Sarina Masaga

Personal information
- Born: 24 May 2005 (age 21) Otahuhu, New Zealand
- Height: 167 cm (5 ft 6 in)
- Weight: 80 kg (12 st 8 lb)

Playing information
- Position: Centre, Second-row
Club
| Years | Team | Pld | T | G | FG | P |
| 2024– | Gold Coast Titans | 11 | 2 | 0 | 0 | 8 |
Representative
| Years | Team | Pld | T | G | FG | P |
| 2024 | Samoa | 3 | 2 | 0 | 0 | 8 |
- Source: As of 20 July 2025

= Sarina Masaga =

Samoa international rugby league footballer

Sarina Masaga is a rugby league footballer who plays for the Gold Coast Titans Women.

==Background==
Masaga is of Samoan descent.

==Playing career==
===2024===
On 8 September, Masaga made her debut at centre for the Gold Coast Titans, losing 24–14 to the Parramatta Eels.

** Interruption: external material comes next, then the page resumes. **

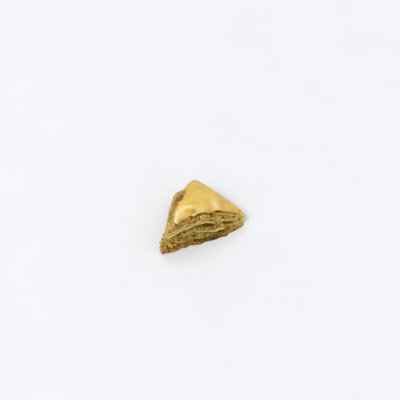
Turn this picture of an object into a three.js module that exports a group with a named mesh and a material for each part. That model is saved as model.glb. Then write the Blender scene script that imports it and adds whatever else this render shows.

In round 9, Masaga scored her first try in their 16–12 loss to the Canberra Raiders. On 28 October, Masaga resigned with the Gold Coast Titans until 2026.

Masaga was selected to play for Samoa in the upcoming 2024 Rugby League Pacific Championships. On 19 October, Masaga scored two tries against Tonga.